Eindrucksvoll beschreibt er seine Begegnungen mit Mao Tse-Tung, Tschou Enlai und Deng Xiaoping. Aus seiner Faszination für die drei chinesischen Führer und vor allem für den Großen Vorsitzenden macht er keinen Hehl. Wahrscheinlich spürt er die Sympathie unter Realpolitikern, die in ihren Gesprächen ideologische Unterschiede über Bord werfen können. Tschou En-lai beschreibt das so: „Der Steuermann muss auf den Wellen reiten oder er wird von der Flut fortgerissen.“ Und Mao Tse-tung skizziert in den Gesprächen mit Kissinger den Modus vivendi dieser Partnerschaft: „Tatsächlich könnte es sein, dass wir Sie manchmal eine Weile kritisieren wollen und manchmal Sie uns eine Weile kritisieren wollen. Das ist, wie ihr Präsident sagt, der ideologische Einfluss. Sie sagen, weg mit euch Kommunisten. Wir sagen, weg mit euch Imperialisten. Manchmal sagen wir solche Dinge. Es ginge nicht, dies nicht zu tun.“ Ideologie ist ein Mittel der Innenpolitik, das in der Außenpolitik nichts zu suchen hat.

Auch Kissingers Urteil über den Reformer Deng Xiaoping, der das Massaker in der Nähe des Tiananmen-Platz zu verantworten hat, fällt zwiegespalten aus: „Wie die meisten Amerikaner war ich schockiert, auf welche Weise der Protest auf dem Tiananmen-Platz beendet worden war, aber im Gegensatz zu den meisten Amerikanern hatte ich Gelegenheit gehabt, die herkulische Arbeit zu beobachten, die Deng in eineinhalb Jahrzehnten geleistet hatte, um das Land neu zu gestalten.“

Den Gegner mit Geduld auf Abstand halten: Ein Chinese raucht Pfeife auf einer Brücke aus Wellblech in Peking.

© dpa

Doch Kissinger bleibt nicht in der Vergangenheit stehen, sondern wagt den Ausblick darauf, wie die Beziehung der beiden wichtigsten Länder des 21. Jahrhunderts gestaltet werden könnte. Im schlechtesten Fall könnten amerikanische Neokonservative und chinesische Nationalisten „Außenpolitik als unvermeidlichen Kampf um strategische Überlegenheit verstehen“. Kissinger weiß um die globalen Folgen einer solchen Konfrontation. „Ein Kalter Krieg zwischen den zwei Ländern würde den Fortschritt auf beiden Seiten des Atlantiks für eine Generation lähmen.“ Er aber sieht einen anderen Ausweg und skizziert einen Weg zu einer Pazifischen Gemeinschaft, zu der auch Japan, Indonesien, Vietnam, Indien und Australien gehören könnten.
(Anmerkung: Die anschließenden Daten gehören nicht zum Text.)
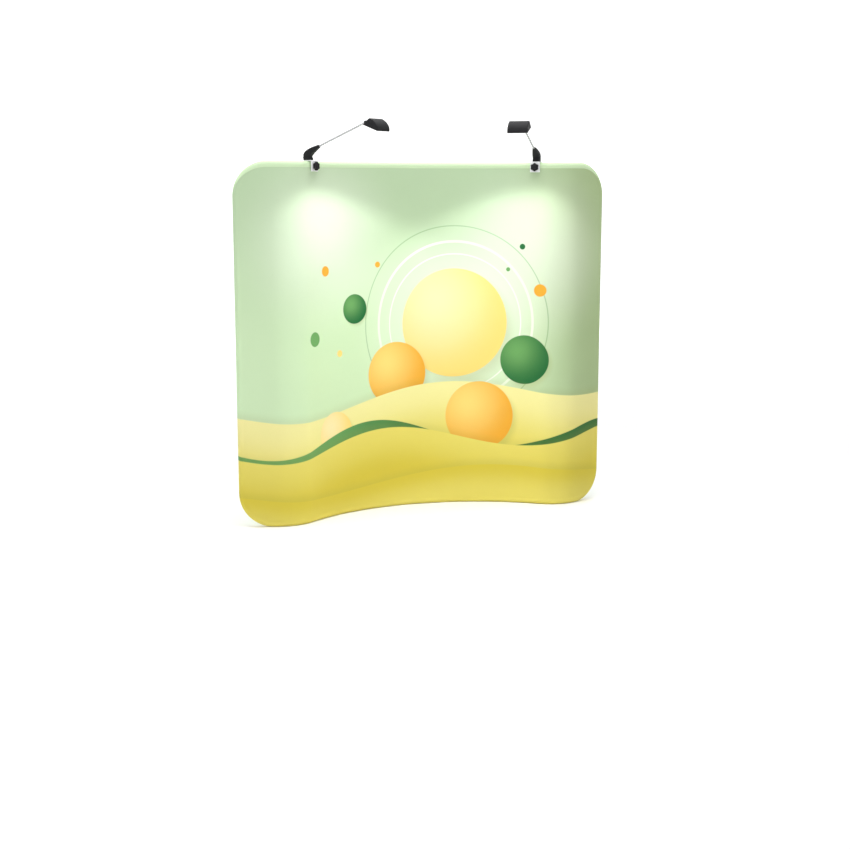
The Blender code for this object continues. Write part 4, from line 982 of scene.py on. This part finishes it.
def printedClothAndPaintedLight():
    # the print, laid on from the farthest layer to the nearest, with painted light and shade among its layers:
    # painted shade on the right wing, painted pools of lamp light near the top and a painted highlight along the
    # top edge
    made, tree, shader = newMaterial("printedClothAndPaintedLight", inks["groundHigh"], 0.8, **clothShine)
    metres, x, z = clothPlace(tree)
    ground = mixed(tree, inks["groundLow"], inks["groundHigh"], ramp(tree, z, 0.7, 1.6))
    # painted shade, darker towards the right wing, which faces away from the light
    ground = mixed(tree, ground, inks["paintedSideShade"], ramp(tree, x, 0.35, 0.95))
    # painted pools of lamp light near the top, below the lamps
    for paintedPool in motifs["paintedLampPools"]:
        ground = mixed(tree, ground, inks["white"], discMask(tree, metres, paintedPool, 0.26, 0.25), 0.5)

    # thin rings round a pale sun, with small discs round about
    sun = motifs["sun"]
    ground = mixed(tree, ground, inks["white"], discMask(tree, metres, sun, 0.36, 0.22), 0.45)
    for radius, width, tint, share in motifs["rings"]:
        ground = mixed(tree, ground, inks[tint], ringMask(tree, metres, sun, radius, width), share)
    for disc in motifs["balls"]:
        ground = ball(tree, ground, metres, *disc)
    for centre, radius, tint in motifs["dots"]:
        ground = mixed(tree, ground, inks[tint], discMask(tree, metres, centre, radius))

    # hills, far to near, each under its own wave line
    ground = hill(tree, ground, x, z, "farLine", "hillNear", "hillFar", 0.30)
    for disc in motifs["lowBalls"]:
        ground = ball(tree, ground, metres, *disc)
    high = calc(tree, "SUBTRACT", waveLine(tree, x, *motifs["ribbonHigh"]), z)
    ribbon = mixed(tree, inks["midGreen"], inks["deepGreen"], ramp(tree, x, -0.7, 0.3))
    ground = mixed(tree, ground, ribbon, ramp(tree, high, -motifs["edge"], motifs["edge"]))
    ground = hill(tree, ground, x, z, "ribbonLow", "hillDeep", "hillNear", 0.22)
    ground = hill(tree, ground, x, z, "nearLine", "hillNear", "hillDeep", 0.14)
    # painted shade, darker still towards the right wing
    ground = mixed(tree, ground, inks["shade"], ramp(tree, x, 0.45, 1.0), 0.08)
    # painted highlight along the top, where the cloth turns over the tube
    ground = mixed(tree, ground, inks["paintedTopLight"], paintedTopLightMask(tree, x, z), 0.8)
    inked(tree, shader, ground, metres)
    return made


def plainCloth():
    # the back panel: the ground's pale green alone, over the same knit
    made, tree, shader = newMaterial("plainCloth", inks["groundLow"], 0.8, **clothShine)
    metres, x, z = clothPlace(tree)
    ground = mixed(tree, inks["groundLow"], inks["groundHigh"], ramp(tree, z, 0.2, 1.6))
    inked(tree, shader, ground, metres)
    return made


# finishes

def metalFinish(name, base, roughness, scale, spread=0.08, metal=1.0):
    # drawn metal: noise drawn out along Z varies the roughness and a faint bump
    made, tree, shader = newMaterial(name, base, roughness, metal)
    stretch = {"Vector": objectPlace(tree), "Scale": (scale, scale, scale / 30)}
    streaks = noise(tree, addNode(tree, "Mapping", stretch).outputs[0], 1.0, 4.0)
    setRoughness(tree, shader, streaks, roughness - spread, roughness + spread)
    setBump(tree, shader, streaks, 0.05)
    return made


def grainFinish(name, base, roughness, scale=1800.0, strength=0.15, **sockets):
    # moulded or coated: fine grain as bump, slow noise in the roughness and a
    # few hundredths of the tone
    made, tree, shader = newMaterial(name, base, roughness, **sockets)
    place = objectPlace(tree)
    setBump(tree, shader, noise(tree, place, scale, 2.0), strength)
    slow = noise(tree, place, 45.0, 3.0)
    setRoughness(tree, shader, slow, roughness - 0.05, roughness + 0.07)
    setTone(tree, shader, base[:3], between(tree, slow, 0.93, 1.07))
    return made


def wovenFinish(name, base):
    # twill tape: diagonal bands across fine rows, as bump and as tone
    made, tree, shader = newMaterial(name, base, 0.8, **{"Specular IOR Level": 0.3})
    place = objectPlace(tree)
    twill, rows = waves(tree, place, 420.0, "DIAGONAL", 0.6), waves(tree, place, 520.0, "Z")
    weave = calc(tree, "MULTIPLY", twill, rows)
    setBump(tree, shader, weave, 0.4, 0.0003)
    setTone(tree, shader, base[:3], calc(tree, "MULTIPLY_ADD", weave, 0.12, 0.92))
    return made


def lensFinish(name):
    # a frosted cover over rows of light spots: a cell pattern lifts the glow
    made, tree, shader = newMaterial(name, colour(168, 172, 178), 0.5,
                                     **{"Emission Color": colour(255, 252, 242)})
    place = objectPlace(tree)
    cells = addNode(tree, "TexVoronoi", {"Vector": place, "Scale": 95.0, "Randomness": 0.15})
    spots = ramp(tree, cells.outputs["Distance"], 0.55, 0.10)
    tree.links.new(calc(tree, "MULTIPLY_ADD", spots, 0.8, 0.12), shader.inputs["Emission Strength"])
    setBump(tree, shader, noise(tree, place, 1500.0, 1.0), 0.3)
    return made


finishes = {
    "aluminium_tube": metalFinish("tubeAluminium", colour(206, 208, 210), 0.36, 900.0),
    "black_nylon": grainFinish("teeNylon", colour(42, 42, 44), 0.5),
    "spring_steel": metalFinish("buttonSteel", colour(196, 197, 200), 0.3, 1500.0),
    "printed_fabric": printedClothAndPaintedLight(),
    "zip_tape_white": wovenFinish("zipTapeWeave", colour(226, 230, 222)),
    "zip_metal": metalFinish("zipPlated", colour(190, 190, 192), 0.3, 2000.0),
    "white_powder_coat": grainFinish("clampPowderCoat", colour(238, 239, 240), 0.42, 2200.0, 0.12),
    "black_moulding": grainFinish("lampMoulding", colour(36, 36, 38), 0.58,
                                  **{"Specular IOR Level": 0.14}),
    "plated_steel": metalFinish("armPlating", colour(186, 187, 189), 0.55, 1400.0, 0.06, metal=0.25),
    "grey_rubber": grainFinish("padRubber", colour(66, 66, 68), 0.8, 900.0, 0.4),
    "frosted_lens": lensFinish("lensFrost"),
    "led_tray_white": grainFinish("trayWhite", colour(236, 238, 240), 0.35),
}
slotOf = {part["node"]: part["material_slot"] for part in frame["record"]["subparts"]}


def finished(obj, material):
    obj.data.materials.clear()
    obj.data.materials.append(material)


def dress(obj, body, slot, made=None, stands=()):
    # the piece's finish, from its slot unless another is given, its body, and hides the nodes that it stands for
    finished(obj, made or finishes[slot])
    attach(obj, body)
    if stands:
        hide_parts(*stands)


for node, obj in frame["nodes"].items():
    finished(obj, finishes[slotOf[node]])

threads = {
    "seamCord": colour(196, 216, 184),
    "seamThread": colour(228, 238, 216),
    "zipThread": colour(214, 232, 202),
    "zipNylon": colour(232, 236, 228),
}
dress(coverFront, "display", "printed_fabric", stands=["fabric_cover"])
dress(coverBack, "display", "printed_fabric", plainCloth())
dress(coverSeam, "display", "printed_fabric",
      grainFinish("seamCord", threads["seamCord"], 0.8, 2400.0, 0.4))
for obj, thread in ((seamStitches, "seamThread"), (zipStitches, "zipThread")):
    dress(obj, "display", "printed_fabric", grainFinish(thread, threads[thread], 0.7, 3000.0, 0.3))
dress(zipTape, "display", "zip_tape_white", stands=["zip_tape"])
dress(zipEndStops, "display", "zip_metal")
nylon = grainFinish("zipNylon", threads["zipNylon"], 0.4, 1600.0, 0.1)
for coil in zipCoils:
    dress(coil, "display", "zip_tape_white", nylon)
for hand, pieces in lampPieces.items():
    dress(pieces["bracket"], "display", "white_powder_coat", stands=["clamp_bracket_" + hand])
    dress(pieces["knob"], "clamp_knob_" + hand, "black_moulding", stands=["clamp_knob_" + hand])
    dress(pieces["elbow"], "lamp_arm_" + hand, "black_moulding", stands=["lamp_elbow_" + hand])
    dress(pieces["arm"], "lamp_arm_" + hand, "plated_steel", stands=["lamp_arm_" + hand])
    dress(pieces["head"], "lamp_head_" + hand, "black_moulding", stands=["head_housing_" + hand])
    dress(pieces["lugs"], "lamp_head_" + hand, "black_moulding")
# stage, lights and camera

stageSizes = {
    "reach": 30.0,
    "back": 9.0,
    "rise": 14.0,
    "bend": 3.0,
    "tone": colour(246, 246, 246),
    "glow": 0.66,
    "glowRun": (1.5, 8.0),      # where it sets in and where it is full, from the middle
}


def sweep():
    # a floor that bends up into a wall: a straight run, a quarter circle, a rise;
    # both glow faintly away from the middle, so that they stay as pale there
    reach, back, bend = stageSizes["reach"], stageSizes["back"], stageSizes["bend"]
    turn = np.linspace(0, pi / 2, 24)
    y = np.concatenate([[-reach], back - bend + bend * np.sin(turn), [back]])
    z = np.concatenate([[0.0], bend - bend * np.cos(turn), [stageSizes["rise"]]])
    x = np.array([-reach, reach])
    floor = arrayMesh("stageSweep", [(joined(x, y[:, None], z[:, None]), False)])
    made, tree, shader = newMaterial("stagePaper", stageSizes["tone"], 0.9,
                                     **{"Specular IOR Level": 0.1, "Emission Color": (1.0, 1.0, 1.0, 1.0)})
    away = addNode(tree, "VectorMath", {0: objectPlace(tree)}, operation="LENGTH").outputs["Value"]
    glow = calc(tree, "MULTIPLY", ramp(tree, away, *stageSizes["glowRun"]), stageSizes["glow"])
    tree.links.new(glow, shader.inputs["Emission Strength"])
    finished(floor, made)


def addLight(name, kind, place, target, power, **settings):
    light = bpy.data.lights.new(name, kind)
    light.energy = power
    for key, value in settings.items():
        setattr(light, key, value)
    obj = addObject(name, light)
    obj.location = place
    obj.rotation_euler = (Vector(target) - Vector(place)).to_track_quat("-Z", "Y").to_euler()
    return light


studio = {
    "world": 0.34,
    "backdrop": 1.0,            # what the camera sees of the world, as a paper roll would look
    # place, target, power and size of each soft box
    "boxes": (("overheadBox", (0.1, -0.3, 4.6), (0.0, -0.1, 0.0), 180.0, 4.0),
              ("keyBox", (-3.6, -4.6, 3.6), (0.0, 0.0, 0.9), 72.0, 3.0)),
    "lampWatts": 16.0,
    "lampCone": radians(112),
    "lampAim": radians(-88),    # below level, back towards the cover
    "lampTint": (0.95, 0.99, 0.94),
    "lampSpot": (0.0, -0.058, -0.0147),    # in the head, just below its face
}


def lightWorld():
    # the camera sees a white backdrop, and the pieces a softer light
    world = bpy.data.worlds.new("studio")
    bpy.context.scene.world = world
    world.use_nodes = True
    tree = world.node_tree
    ground = tree.nodes["Background"]
    ground.inputs[0].default_value = (1.0, 1.0, 1.0, 1.0)
    seen = addNode(tree, "LightPath").outputs["Is Camera Ray"]
    shown = calc(tree, "MULTIPLY_ADD", seen, studio["backdrop"] - studio["world"], studio["world"])
    tree.links.new(shown, ground.inputs[1])


def lampLight(hand):
    # a beam from under the head, straight down but for a touch towards the cover,
    # that thins more slowly than with the distance's square: 0.6 linear + 0.4
    spot = headPlaced(np.array(studio["lampSpot"]), hand)
    axes, _ = lampFrame(hand)
    aim = spot + cos(studio["lampAim"]) * axes[1] + np.array([0.0, 0.0, sin(studio["lampAim"])])
    light = addLight("lampLight" + hand.capitalize(), "SPOT", spot, aim, studio["lampWatts"],
                     spot_size=studio["lampCone"], spot_blend=0.35, shadow_soft_size=0.03,
                     color=studio["lampTint"])
    light.use_nodes = True
    beam = light.node_tree
    falloff = addNode(beam, "LightFalloff", {"Strength": 1.0, "Smooth": 0.1})
    slower = calc(beam, "MULTIPLY_ADD", falloff.outputs["Linear"], 0.6, 0.4)
    beam.links.new(slower, beam.nodes["Emission"].inputs["Strength"])


sweep()
lightWorld()
for name, place, target, power, size in studio["boxes"]:
    addLight(name, "AREA", place, target, power, shape="SQUARE", size=size)
for hand in ("left", "right"):
    lampLight(hand)

view = {
    "place": (-2.2333, -6.4144, 1.5537),
    "down": radians(9.6638),
    "aside": radians(19.6722),
    "lens": 59.16,
    "sensor": 36.0,
}
camera = addObject("camera", bpy.data.cameras.new("camera"))
camera.data.sensor_width = view["sensor"]
camera.data.lens = view["lens"]
camera.location = view["place"]
camera.rotation_euler = (pi / 2 - view["down"], 0.0, -view["aside"])
bpy.context.scene.camera = camera
bpy.context.scene.view_settings.view_transform = "Standard"

print("stage, lights and camera set")
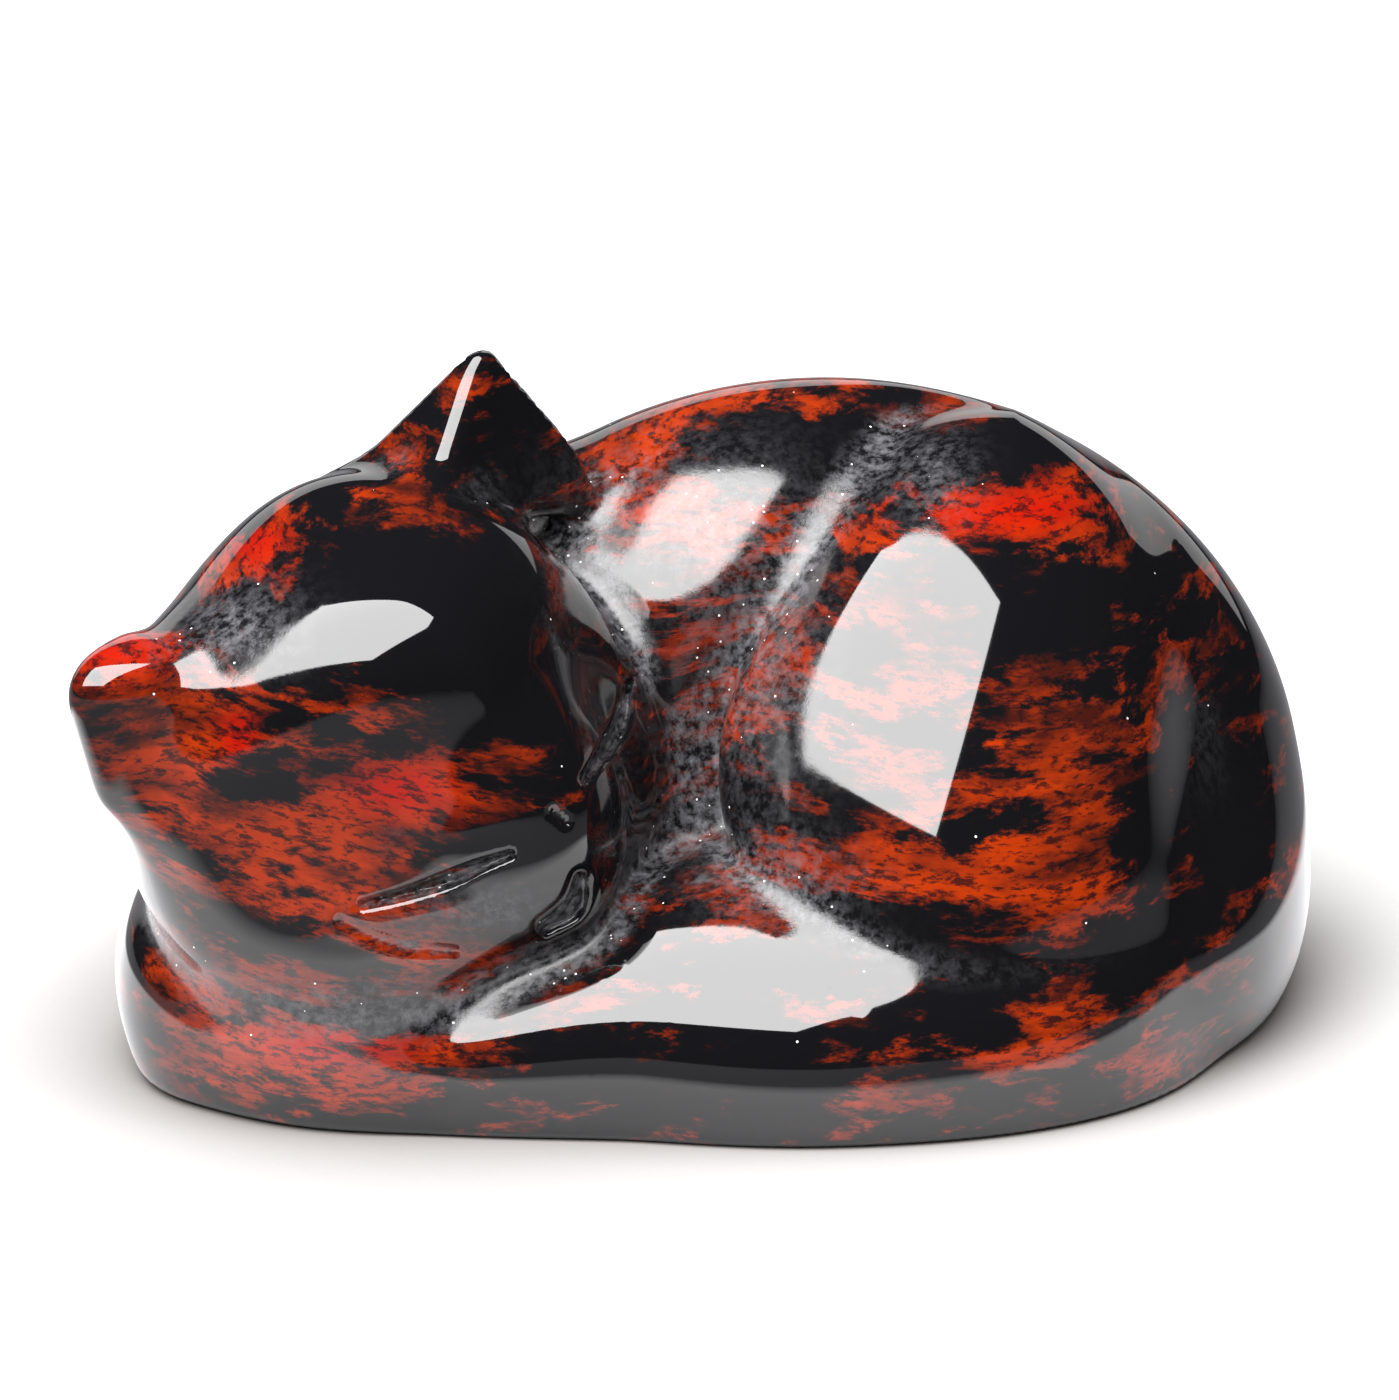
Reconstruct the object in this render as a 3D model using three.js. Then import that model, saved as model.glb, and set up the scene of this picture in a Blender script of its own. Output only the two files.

Sie würde dem Konzept der Atlantischen Gemeinschaft nach dem Zweiten Weltkrieg ähneln. „Ein solches Konzept würde der Realität entsprechen, dass die Vereinigten Staaten eine asiatische Macht sind und dass viele asiatische Staaten diese Rolle der USA auch einfordern. Und es entspräche Chinas Wunsch, eine globale Rolle zu spielen.“ Eine Pazifische Gemeinschaft klingt zwar utopisch, für Kissinger aber ist sie eine Vision, die durch Einsicht Wirklichkeit werden könnte. Eine Vision, für die er vor 40 Jahren durch seine Reise nach China den Grundstein gelegt hätte.

Henry Kissinger: China: Zwischen Tradition und Herausforderung. C. Bertelsmann Verlag, München 2011. 606 Seiten, 26 Euro.